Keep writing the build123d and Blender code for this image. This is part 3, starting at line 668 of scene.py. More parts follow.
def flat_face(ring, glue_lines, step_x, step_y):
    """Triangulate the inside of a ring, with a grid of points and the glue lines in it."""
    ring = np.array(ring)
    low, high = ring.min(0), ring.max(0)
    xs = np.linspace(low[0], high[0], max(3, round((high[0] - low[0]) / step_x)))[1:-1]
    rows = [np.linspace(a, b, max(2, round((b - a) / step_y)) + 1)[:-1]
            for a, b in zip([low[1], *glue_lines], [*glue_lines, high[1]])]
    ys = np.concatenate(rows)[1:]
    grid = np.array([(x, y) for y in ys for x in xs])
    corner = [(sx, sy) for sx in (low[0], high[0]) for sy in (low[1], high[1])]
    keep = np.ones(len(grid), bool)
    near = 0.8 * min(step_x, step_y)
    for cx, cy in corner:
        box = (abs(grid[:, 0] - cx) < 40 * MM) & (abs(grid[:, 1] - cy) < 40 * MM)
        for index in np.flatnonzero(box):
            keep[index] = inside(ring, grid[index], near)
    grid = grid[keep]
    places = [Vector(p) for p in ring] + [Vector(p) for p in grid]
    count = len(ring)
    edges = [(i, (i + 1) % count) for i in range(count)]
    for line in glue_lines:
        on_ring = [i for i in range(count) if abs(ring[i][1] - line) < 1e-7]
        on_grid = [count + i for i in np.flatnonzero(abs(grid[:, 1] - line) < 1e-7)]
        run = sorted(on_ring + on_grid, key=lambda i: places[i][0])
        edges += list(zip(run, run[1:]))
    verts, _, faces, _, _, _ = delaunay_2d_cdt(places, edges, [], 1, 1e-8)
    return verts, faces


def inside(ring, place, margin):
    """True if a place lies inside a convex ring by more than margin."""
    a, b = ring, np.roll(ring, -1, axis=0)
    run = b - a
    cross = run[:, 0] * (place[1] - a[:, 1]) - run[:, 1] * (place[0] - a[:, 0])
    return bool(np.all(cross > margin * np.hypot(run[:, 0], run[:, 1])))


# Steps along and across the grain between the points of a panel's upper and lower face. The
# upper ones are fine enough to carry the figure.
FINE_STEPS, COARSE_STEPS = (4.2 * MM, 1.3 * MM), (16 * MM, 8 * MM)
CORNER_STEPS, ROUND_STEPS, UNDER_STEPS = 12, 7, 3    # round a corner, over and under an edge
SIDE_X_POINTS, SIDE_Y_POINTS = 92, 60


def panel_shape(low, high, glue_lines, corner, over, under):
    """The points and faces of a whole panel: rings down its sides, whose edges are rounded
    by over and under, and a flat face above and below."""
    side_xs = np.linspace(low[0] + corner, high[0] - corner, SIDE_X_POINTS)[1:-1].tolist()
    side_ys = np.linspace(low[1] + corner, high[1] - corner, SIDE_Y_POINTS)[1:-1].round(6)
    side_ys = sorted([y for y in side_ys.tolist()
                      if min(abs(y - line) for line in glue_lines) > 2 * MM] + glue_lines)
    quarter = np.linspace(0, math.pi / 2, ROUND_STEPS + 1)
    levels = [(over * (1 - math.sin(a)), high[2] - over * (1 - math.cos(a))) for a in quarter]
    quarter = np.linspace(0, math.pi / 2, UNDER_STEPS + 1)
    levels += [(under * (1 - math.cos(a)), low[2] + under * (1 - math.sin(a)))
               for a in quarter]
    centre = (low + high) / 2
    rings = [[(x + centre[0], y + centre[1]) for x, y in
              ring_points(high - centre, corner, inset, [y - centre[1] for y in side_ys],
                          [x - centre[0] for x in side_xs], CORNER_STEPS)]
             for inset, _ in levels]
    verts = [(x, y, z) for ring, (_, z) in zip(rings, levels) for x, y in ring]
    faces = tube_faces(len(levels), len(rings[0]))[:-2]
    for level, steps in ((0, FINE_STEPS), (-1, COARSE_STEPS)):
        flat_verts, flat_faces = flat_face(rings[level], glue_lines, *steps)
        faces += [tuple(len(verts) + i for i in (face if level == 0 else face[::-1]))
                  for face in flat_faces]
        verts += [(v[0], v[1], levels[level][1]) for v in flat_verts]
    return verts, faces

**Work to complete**
Set down each line of the material verbatim, from the first line through the line that contains "return bool(np.all(cross >".

**Written response**
Keep writing the build123d and Blender code for this image. This is part 3, starting at line 668 of scene.py. More parts follow.
def flat_face(ring, glue_lines, step_x, step_y):
    """Triangulate the inside of a ring, with a grid of points and the glue lines in it."""
    ring = np.array(ring)
    low, high = ring.min(0), ring.max(0)
    xs = np.linspace(low[0], high[0], max(3, round((high[0] - low[0]) / step_x)))[1:-1]
    rows = [np.linspace(a, b, max(2, round((b - a) / step_y)) + 1)[:-1]
            for a, b in zip([low[1], *glue_lines], [*glue_lines, high[1]])]
    ys = np.concatenate(rows)[1:]
    grid = np.array([(x, y) for y in ys for x in xs])
    corner = [(sx, sy) for sx in (low[0], high[0]) for sy in (low[1], high[1])]
    keep = np.ones(len(grid), bool)
    near = 0.8 * min(step_x, step_y)
    for cx, cy in corner:
        box = (abs(grid[:, 0] - cx) < 40 * MM) & (abs(grid[:, 1] - cy) < 40 * MM)
        for index in np.flatnonzero(box):
            keep[index] = inside(ring, grid[index], near)
    grid = grid[keep]
    places = [Vector(p) for p in ring] + [Vector(p) for p in grid]
    count = len(ring)
    edges = [(i, (i + 1) % count) for i in range(count)]
    for line in glue_lines:
        on_ring = [i for i in range(count) if abs(ring[i][1] - line) < 1e-7]
        on_grid = [count + i for i in np.flatnonzero(abs(grid[:, 1] - line) < 1e-7)]
        run = sorted(on_ring + on_grid, key=lambda i: places[i][0])
        edges += list(zip(run, run[1:]))
    verts, _, faces, _, _, _ = delaunay_2d_cdt(places, edges, [], 1, 1e-8)
    return verts, faces


def inside(ring, place, margin):
    """True if a place lies inside a convex ring by more than margin."""
    a, b = ring, np.roll(ring, -1, axis=0)
    run = b - a
    cross = run[:, 0] * (place[1] - a[:, 1]) - run[:, 1] * (place[0] - a[:, 0])
    return bool(np.all(cross > margin * np.hypot(run[:, 0], run[:, 1])))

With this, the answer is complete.